Cono R. Namorato was appointed to head the Internal Revenue Service Office of Professional Responsibility in December 2003.The OPR investigates allegations of misconduct or negligence against tax practitioners, and enforces the standards of practice for those who represent taxpayers before the IRS. As director of the OPR, Namorato oversaw the service's increasing efforts to achieve compliance nationwide among tax practitioners with newly enhanced standards of conduct, and he also served as senior advisor to the Commissioner of Internal Revenue on complex enforcement matters.
After leaving the OPR in 2005, Namorato returned to the Washington office of the law firm of Caplin & Drysdale. Namorato recently reflected about his experience during his first year in office and the issues affecting the agency with Accounting Today senior editor Roger Russell.
Describe the environment when you took over as director at the Office of Professional Responsibility.
Namorato: There was a perspective that there were a lot of abuses in the profession during the 1990s. When Commissioner [Mark] Everson came on board, he recognized the corrosive effect this had, and decided to implement a strategic plan to counter this. The plan, which is to run from 2005 to 2009, has three objectives: to improve taxpayer service, to continue the modernization of the IRS and to enhance enforcement.
What were the objectives of the plan to enhance enforcement?
Namorato: A major objective of the enforcement initiative was to ensure that tax accountants and tax practitioners adhere to professional standards and follow the law. The plan placed emphasis on practitioner oversight, which led to my appointment as director of the OPR. A voluntary tax system cannot function without scrupulous tax practitioners. These are the people on the front lines - they are really partners of the IRS in tax administration.
How was the OPR to be involved in enhanced enforcement?
Namorato: Commissioner Everson wanted to raise the visibility and importance of the Office of Professional Responsibility. As IRS organizations go, it's a very small operation with only about 60 people. In any event he brought in me - a private practitioner - and made me a director at a high level with a direct report to the deputy commissioner and the commissioner himself. And then he made the director a member of the Services Enforcement Committee and the senior executive team.
We accomplished a number of things.
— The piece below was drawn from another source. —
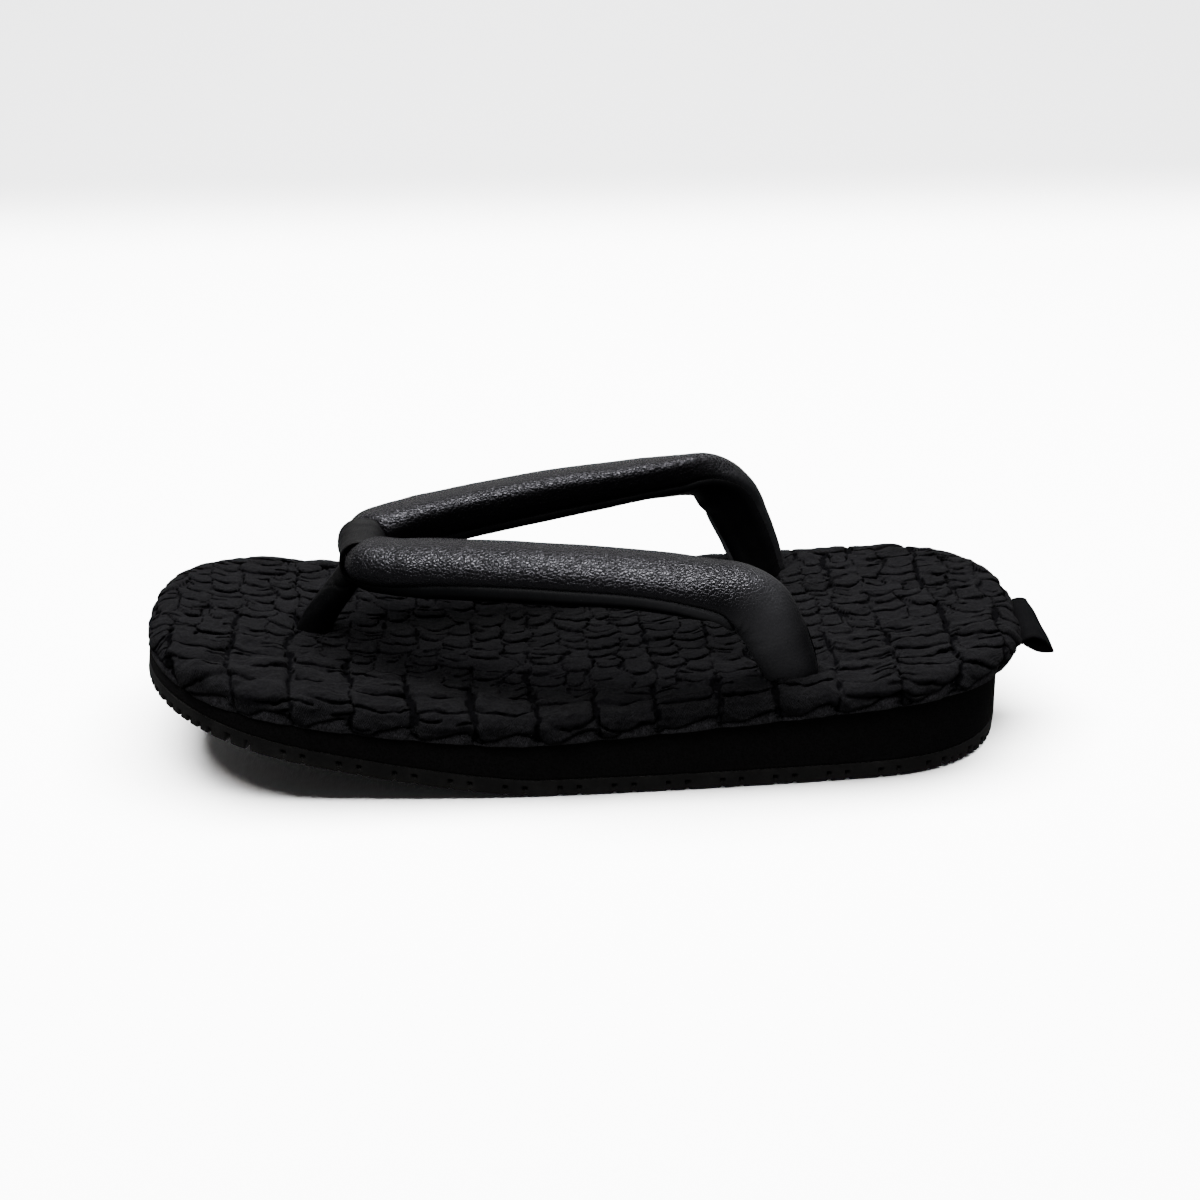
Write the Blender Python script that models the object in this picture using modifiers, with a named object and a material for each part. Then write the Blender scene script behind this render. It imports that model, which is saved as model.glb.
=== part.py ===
# A flat thonged setta sandal: lugged outsole, foam wedge, padded footbed, one padded strap, the front
# thong that wraps it, and a ribbon loop at the heel. The toe points along -X, the heel along +X.
import math

import bmesh
import bpy
import numpy as np
from mathutils import Matrix, Vector

MM = 0.001
FIT_GAP = 0.3 * MM          # clearance between pieces that touch

# Plan outline of the footbed. Both ends are superellipse caps on a gently bulged middle.
FOOTBED_LENGTH = 270 * MM
HALF_LENGTH = FOOTBED_LENGTH / 2
END_HALF_WIDTH = 49 * MM
MIDDLE_BULGE = 6 * MM
TOE_CAP_LENGTH = 54 * MM
TOE_CAP_POWER = 2.5
HEEL_CAP_LENGTH = 54 * MM
HEEL_CAP_POWER = 2.7
OUTLINE_STEPS = 44          # steps along one side, from toe tip to heel tip
CROSS_STEPS = 4             # faces across the flat top and bottom of each layer

# Side profile of the sole
TOE_SPRING = 26 * MM
SPRING_START_X = -18 * MM
SPRING_POWER = 1.3
HEEL_LIFT = 1.9 * MM
LIFT_START_X = 80 * MM
OUTSOLE_TOE, OUTSOLE_HEEL = 5.2 * MM, 5.7 * MM
WEDGE_TOE, WEDGE_HEEL = 3.3 * MM, 23.4 * MM
WEDGE_BELLY = 0.8 * MM
FOOTBED_TOE, FOOTBED_HEEL = 9.6 * MM, 8.8 * MM

# How far the lower layers stand in from the footbed's outline, at the toe and at the heel
GROUND_INSET = -0.5 * MM, 6.8 * MM
WEDGE_FOOT_INSET = 0.1 * MM, 6.4 * MM
WEDGE_TOP_INSET = 0.9 * MM, 6.6 * MM

# Tread: pairs of cross grooves and two long grooves
GROOVE_DEPTH = 2.0 * MM
CROSS_GROOVE_WIDTH = 2.0 * MM
GROOVE_PITCH = 16.35 * MM
PAIR_PITCH = 5.8 * MM
FIRST_GROOVE_X = -125.3 * MM
GROOVE_PAIRS = 15
LONG_GROOVE_WIDTH = 2.6 * MM
LONG_GROOVE_Y = 17 * MM

# Footbed edge from its lower rim to its flat top: inset in millimetres, height as a share of the thickness
FOOTBED_EDGE = (
    # inset, height
    (0.9, 0.0),
    (0.1, 0.16),
    (0.0, 0.38),
    (0.5, 0.62),
    (1.9, 0.83),
    (4.4, 0.96),
    (8.0, 1.0),
)

# One half of the strap, from the middle of its front to its root in the footbed, in millimetres.
# tilt is the lean of the padded face from upright towards the outside, in degrees.
STRAP_HALF = (
    # x, y, z, width, thick, tilt
    (-68.2, 0.0, 58.4, 12.0, 12.0, 0),
    (-67.9, 4.4, 58.5, 12.4, 12.2, 0),
    (-65.0, 9.8, 59.0, 17.0, 15.0, 4),
    (-57.5, 15.0, 60.0, 20.0, 15.2, 12),
    (-43.5, 20.2, 61.1, 21.0, 14.6, 18),
    (-14.0, 29.5, 62.9, 21.2, 13.8, 22),
    (14.0, 37.4, 63.3, 21.2, 13.6, 24),
    (31.0, 42.0, 62.5, 20.8, 13.5, 30),
    (41.2, 43.2, 60.9, 20.4, 13.4, 42),
    (48.6, 42.8, 55.8, 19.8, 13.2, 58),
    (53.3, 41.4, 48.0, 18.8, 12.6, 72),
    (57.0, 39.2, 39.6, 17.6, 11.4, 82),
    (59.6, 37.2, 31.8, 16.4, 10.2, 86),
    (61.0, 36.2, 27.4, 16.0, 9.6, 88),
)
STRAP_SIDES = 18
STRAP_STEPS = 3             # sections for each row of the table
PAD_POWER = 2.3             # 2 is an ellipse, higher is boxier
WRAPPED_ROWS = 5            # rows of the table near the front that the thong's collar may touch
SOCKET_ROWS = 3             # rows of the table at the root that reach the footbed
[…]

We succeeded in raising the visibility of the office and started it on a path of becoming an effective arm of tax administration.
One of things I tried to do is change the nature of our docket of cases, and change the docket to cases that would have higher impact on tax administration.
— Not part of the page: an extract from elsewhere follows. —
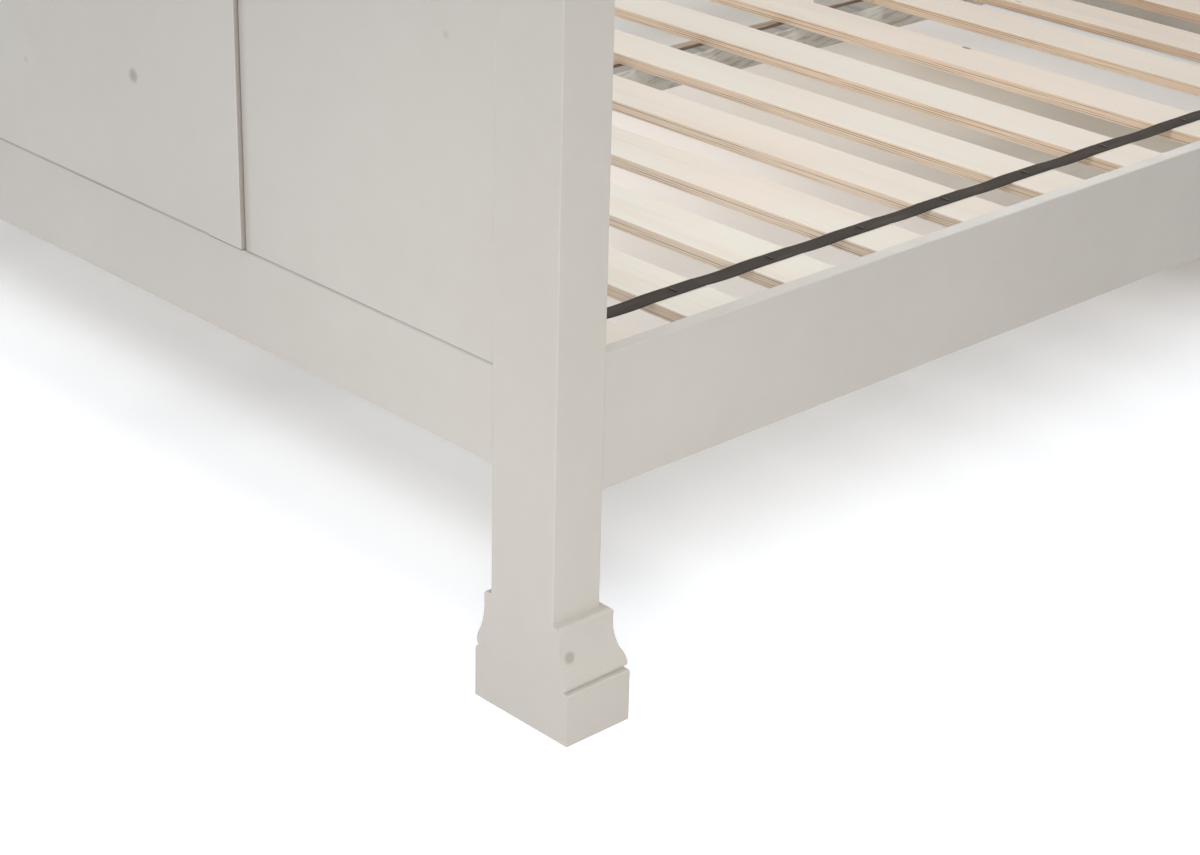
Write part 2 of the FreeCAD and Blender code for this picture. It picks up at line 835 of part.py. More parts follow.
def slats_and_tapes():
    """Plywood slats on the ledges, held in line by two stapled webbing tapes."""
    last_index = len(SLAT_SHIFT_SHARES) - 1
    pitch = (rail_length - named("first_slat_gap") - named("last_slat_gap")
             - named("slat_width")) / last_index
    half = rail_inner - named("bracket_thick") - named("slat_end_gap")
    tape_x = rail_inner - named("tape_inset")
    first = head_front + named("first_slat_gap")
    last = first + pitch * last_index
    wire = named("staple_wire")
    clearance = named("staple_clearance")
    staples = []
    tape_holes = {-1: [], 1: []}
    for index, shift_share in enumerate(SLAT_SHIFT_SHARES):
        along = first + pitch * (index + shift_share)
        name = f"slat_{index + 1:02d}"
        slots = []
        for sign in (-1, 1):
            centre = tape_x * sign
            middle = along + named("slat_width") / 2
            staples.append(staple(centre, middle))
            for step in (-1, 1):
                inner = centre + (named("staple_crown") / 2 - wire / 2) * step
                slot = doc.addObject("Part::Box", "StapleSlot")
                bind(slot, "Length", wire + clearance * 2)
                bind(slot, "Width", wire + clearance * 2)
                bind(slot, "Height", named("staple_leg") + named("tape_thick") + named("overrun"))
                place(slot, inner - wire / 2 - clearance, middle - wire / 2 - clearance,
                      slat_top - named("staple_leg") - clearance)
                slots.append(slot)
                tape_holes[sign].append(slot)
        slat = plank(name, (-half, along, slat_low),
                     (half * 2, named("slat_width"), named("slat_thick")),
                     named("slat_round"), "x")
        drilled(name, slat, slots)
    for side, sign in LEFT_AND_RIGHT:
        tape = plank(f"slat_tape_{side}",
                     (tape_x * sign - named("tape_width") / 2, first - named("tape_end"), slat_top),
                     (named("tape_width"), last - first + named("slat_width")
                      + named("tape_end") * 2, named("tape_thick")))
        drilled(f"slat_tape_{side}", tape, tape_holes[sign])
    group("tape_staples", staples)


def staple(centre, middle):
    """A flat crown across the tape with two legs down into the slat."""
    wire = named("staple_wire").number
    crown = named("staple_crown").number
    leg = named("staple_leg").number + named("tape_thick").number
    low = slat_top.number - named("staple_leg").number
    start = Vector(centre.number - crown / 2, middle.number - wire / 2, low + leg)
    shape = Part.makeBox(crown, wire, wire, start)
    for shift in (0, crown - wire):
        shape = shape.fuse(Part.makeBox(wire, wire, leg, start + Vector(shift, 0, -leg)))
    return shape.removeSplitter()


# Centre rail and its hangers


def hanger(name, wall, toward, screws):
    """A steel cradle on one board's bottom rail that the centre rail drops into."""
    body = doc.addObject("PartDesign::Body", name)
    thick = named("hanger_thick")
    inner = named("centre_rail_width") / 2 + named("hanger_clearance")
    outer = inner + thick
    rise = named("centre_rail_height") + thick
    plate = closed_sketch(body, "Plate", "XZ_Plane", rectangle(
        -outer - named("hanger_ear"), ZERO, outer + named("hanger_ear"), rise))
    pad(body, plate, thick, reverse=toward > 0)
    doc.recompute()
    cradle = closed_sketch(body, "Cradle", "XZ_Plane", straight([
        (-outer, ZERO), (outer, ZERO), (outer, rise), (inner, rise),
        (inner, thick), (-inner, thick), (-inner, rise), (-outer, rise)]))
    pad(body, cradle, named("hanger_depth"), reverse=toward > 0)
    place(body, ZERO, wall, slat_low - named("centre_rail_height") - thick)
    doc.recompute()
    drilled(name, body, screws)


def hanger_screws(wall, toward):
    into_wall = "-y" if toward > 0 else "+y"
    middle = slat_low - named("centre_rail_height") / 2
    across = (named("centre_rail_width") / 2 + named("hanger_clearance") + named("hanger_thick")
              + named("hanger_ear") / 2)
    holes = []
    for sign in (-1, 1):
        for step in (-1, 1):
            holes.append(short_screw(across * sign, wall + named("hanger_thick") * toward,
                                     middle + named("hanger_screw_rise") * step, into_wall))
    return holes


def centre_support():
    """The centre rail, dropped into a hanger at each end."""
    head_wall = head_back + board_rail_thick
    width = named("centre_rail_width")
    rail_low = slat_low - named("centre_rail_height")
    start = head_wall + named("hanger_thick") + named("centre_rail_end_gap")
    end = foot_back - named("hanger_thick") - named("centre_rail_end_gap")
    keep("centre_rail", plank("centre_rail", (-width / 2, start, rail_low),
                              (width, end - start, named("centre_rail_height"))))
    for board, name, wall, toward in (("headboard", "hanger_head", head_wall, 1),
                                      ("footboard", "hanger_foot", foot_back, -1)):
        screws = hanger_screws(wall, toward)
        hanger(name, wall, toward, screws)
        rail_holes[board, "bottom"] += screws


# Fasteners, each a group of separate solids


def screw_shape(length, head_low):
    """A round head on a shank that points along +Z, starting under the head."""
    head_height = named("screw_head_height").number
    head = Part.makeCylinder(named("screw_head_radius").number, head_height,
                             Vector(0, 0, head_low))
    shank = Part.makeCylinder(named("screw_radius").number, length,
                              Vector(0, 0, head_low + head_height))
    return head.fuse(shank).removeSplitter()


def bolt_shape():
    """A hexagon head on a shank that points along +Z."""
    radius = named("bolt_head_radius").number
    corners = []
    for step in range(HEXAGON_SIDES + 1):
        angle = 2 * math.pi * step / HEXAGON_SIDES
        corners.append(Vector(radius * math.cos(angle), radius * math.sin(angle), 0))
    head = Part.Face(Part.makePolygon(corners)).extrude(
        Vector(0, 0, -named("bolt_head_height").number))
    shank = Part.makeCylinder(named("bolt_radius").number, named("bolt_length").number)
    return head.fuse(shank).removeSplitter()


def insert_shape():
    """A threaded sleeve, with its thread left out."""
    length = named("insert_length").number
    sleeve = Part.makeCylinder(named("insert_radius").number, length)
    thread_radius = (named("bolt_radius") + named("screw_clearance")).number
    return sleeve.cut(Part.makeCylinder(thread_radius, length))


def dowel_shape():
    gap = named("dowel_clearance").number
    length = named("dowel_length").number - gap * 2
    return Part.makeCylinder(named("dowel_radius").number, length, Vector(0, 0, gap))


def set_at(shape, where):
    copy = shape.copy()
    copy.Placement = where
    return copy


def fasteners():
    """Screws, bolts, inserts, dowels, glides and plugs, each kind a group of solids."""
    screw_length = named("screw_length").number
    head_height = named("screw_head_height").number
    group("wood_screws", [set_at(screw_shape(screw_length, sink.number - head_height), where)
                          for where, sink in wood_screws])
    short_length = named("short_screw_length").number
    group("bracket_screws", [set_at(screw_shape(short_length, -head_height), where)
                             for where in short_screws])
    group("frame_bolts", [set_at(bolt_shape(), where) for where in bolts])
    group("bolt_inserts", [set_at(insert_shape(), where) for where in inserts])
    group("frame_dowels", [set_at(dowel_shape(), where) for where in dowels])
    glide = Part.makeCylinder(named("glide_radius").number, named("glide_thick").number)
    group("floor_glides", [set_at(glide, where) for where in glides])
    plug_radius = named("screw_head_radius").number
    plug = Part.makeCylinder(plug_radius, named("plug_thick").number)
    long_plug = Part.makeCylinder(plug_radius, (named("overrun") + named("plug_thick")).number)
    plug_solids = [set_at(plug, where) for where in plugs]
    for where, moulding in foot_plugs:
        plug_solids.append(set_at(long_plug, where).common(moulding.Shape))
    group("filler_plugs", plug_solids)


side_rails()
centre_support()
frame_end("headboard", head_back, (named("flush_round"), edge_round))
frame_end("footboard", foot_back, (edge_round, named("flush_round")))
headboard_panels()
footboard_panel()
slats_and_tapes()
doc.recompute()
group("corner_brackets", [bracket.Shape for bracket in brackets])
fasteners()
doc.recompute()

for thing in doc.Objects:
    if "Invalid" in thing.State or "Error" in thing.State:
        raise RuntimeError(f"{thing.Label} failed: {thing.State}")
for name, thing in nodes.items():
    if thing.Shape.isNull() or not thing.Shape.isValid():
        raise RuntimeError(f"{name} has no valid shape")

os.makedirs("parts", exist_ok=True)
for name, thing in nodes.items():
    thing.Shape.exportStep(f"parts/{name}.step")
print(len(nodes), "sub-parts")
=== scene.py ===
import json
import math

import bmesh
import bpy
from mathutils import Matrix, Vector, noise


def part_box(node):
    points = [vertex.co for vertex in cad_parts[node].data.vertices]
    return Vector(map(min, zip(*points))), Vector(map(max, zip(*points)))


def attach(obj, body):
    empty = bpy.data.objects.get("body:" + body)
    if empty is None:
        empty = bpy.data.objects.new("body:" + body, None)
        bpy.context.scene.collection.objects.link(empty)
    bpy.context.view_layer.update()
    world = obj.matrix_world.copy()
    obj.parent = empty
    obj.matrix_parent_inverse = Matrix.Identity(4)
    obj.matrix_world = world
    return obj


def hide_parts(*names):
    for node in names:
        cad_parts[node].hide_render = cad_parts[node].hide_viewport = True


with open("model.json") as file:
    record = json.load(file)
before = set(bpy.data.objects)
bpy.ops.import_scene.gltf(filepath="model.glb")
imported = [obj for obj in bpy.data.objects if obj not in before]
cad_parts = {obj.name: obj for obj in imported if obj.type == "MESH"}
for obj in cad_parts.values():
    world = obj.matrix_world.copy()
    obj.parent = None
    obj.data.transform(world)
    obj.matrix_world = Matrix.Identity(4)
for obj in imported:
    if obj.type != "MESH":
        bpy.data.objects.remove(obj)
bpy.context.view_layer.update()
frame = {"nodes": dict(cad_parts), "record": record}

# A painted bed frame with raw plywood slats. Metres, +Z up, the headboard at -Y.

MM = 0.001


def add_object(name, data):
    """A new object in the scene's own collection."""
    thing = bpy.data.objects.new(name, data)
    bpy.context.scene.collection.objects.link(thing)
    return thing


# Camera

IMAGE_WIDTH_PX = 1200
FOCAL_LENGTH_PX = 2683
SENSOR_WIDTH_MM = 36
CAMERA_PLACE = (2.4479, -2.6339, 1.3831)
CAMERA_HEADING = math.radians(46.157)
CAMERA_DIP = math.radians(24.62)
CAMERA_ROLL = math.radians(1.48)
CLIP_END = 200


def add_camera():
    """The camera that was fitted to the photographed edges."""
    camera = bpy.data.cameras.new("camera")
    camera.sensor_width = SENSOR_WIDTH_MM
    camera.lens = FOCAL_LENGTH_PX / IMAGE_WIDTH_PX * SENSOR_WIDTH_MM
    camera.clip_end = CLIP_END
    thing = add_object("camera", camera)
    turn = (Matrix.Rotation(CAMERA_HEADING, 4, "Z")
            @ Matrix.Rotation(math.pi / 2 - CAMERA_DIP, 4, "X")
            @ Matrix.Rotation(CAMERA_ROLL, 4, "Z"))
    thing.matrix_world = Matrix.Translation(CAMERA_PLACE) @ turn
    bpy.context.scene.camera = thing


# Materials, written as nested calls on a node tree

# How far a normal points up or down on an upright face, at most, and on a level one, at least
UPRIGHT_FACE = 0.55
LEVEL_FACE = 0.8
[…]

The director of the OPR, along with the deputy secretary of the Treasury for tax policy and the IRS chief counsel, were the main forces behind the covered opinions section of 230.
The covered opinion section has been in force for a year now. Are you happy with the results?
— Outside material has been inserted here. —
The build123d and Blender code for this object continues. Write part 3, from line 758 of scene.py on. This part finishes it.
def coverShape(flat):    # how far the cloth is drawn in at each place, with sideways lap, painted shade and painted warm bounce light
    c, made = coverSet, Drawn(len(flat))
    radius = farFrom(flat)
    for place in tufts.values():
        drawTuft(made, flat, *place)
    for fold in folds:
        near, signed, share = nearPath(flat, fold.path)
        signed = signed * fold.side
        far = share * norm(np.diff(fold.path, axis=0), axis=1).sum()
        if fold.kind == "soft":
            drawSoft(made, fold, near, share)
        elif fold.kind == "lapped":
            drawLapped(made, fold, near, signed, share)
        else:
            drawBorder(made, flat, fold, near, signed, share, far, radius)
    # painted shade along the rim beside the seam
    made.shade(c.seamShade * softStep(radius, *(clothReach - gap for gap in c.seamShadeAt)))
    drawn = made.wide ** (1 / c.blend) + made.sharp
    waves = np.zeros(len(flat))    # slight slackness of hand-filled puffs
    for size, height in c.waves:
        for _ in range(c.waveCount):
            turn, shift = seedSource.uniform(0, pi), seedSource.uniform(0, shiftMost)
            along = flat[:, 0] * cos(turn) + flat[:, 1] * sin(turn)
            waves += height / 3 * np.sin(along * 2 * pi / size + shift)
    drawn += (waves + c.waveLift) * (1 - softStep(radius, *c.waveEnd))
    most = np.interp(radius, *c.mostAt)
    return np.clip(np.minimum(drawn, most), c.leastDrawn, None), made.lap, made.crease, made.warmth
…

Namorato: I think that Section 10.35 - the covered opinion regulation - was exactly what was needed at the time it was promulgated. We needed to get the attention of the tax community, and for that reason it was a success.
Was it perfect? No. My personal opinion today is that we don't need Sec. 10.35 in Circ. 230. This is a conclusion I came to halfway through my tenure as OPR director. It is so complicated as to be almost unenforceable from an OPR point of view.
Also, I think the OPR can do its work using traditional provisions of Circ. 230, such as the Sec. 10.22 due diligence provision, and the Sec. 10.51 disreputable conduct provision. During my tenure, we initiated a number of opinion-writing cases. They all involved conduct that predated the effective date of the new covered opinion standards, and they illustrate that the traditional provisions are sufficient to do this work.
Then do you believe that the current standards for practitioners are too harsh?
Namorato: No. When I say Section 10.35 should be repealed, I'm not advocating a pullback in practitioner oversight. I'm saying we don't need the legend [printed disclaimer material on letterheads] to be so ubiquitous that it has lost its purpose. Every e-mail or fax that leaves a law firm or accounting firm has this.
In addition to a repeal of Section 10.35, I would expand Section 10.36, which deals with firm responsibility. Firms should be involved with policing their own professionals. In an ideal world, the OPR should be limited to education, communication and liaison to the practitioner community.
Is it fair for the IRS to be so aggressive with Circular 230 preparers, while treating non-Circular 230 preparers with such laxity?
Namorato: It depends on how you define practice before the IRS. Merely being a return preparer is not by itself concerned with practice before the IRS. If any of the measures to regulate all return preparers are passed, it would level the playing field with respect to Circular 230 and non-Circular 230 preparers, since it would bring all of them under the jurisdiction of the OPR.
Then the question would be how to augment the size of the office to deal with the new responsibilities. The estimate is that there are from 1.2 to 1.6 million return preparers.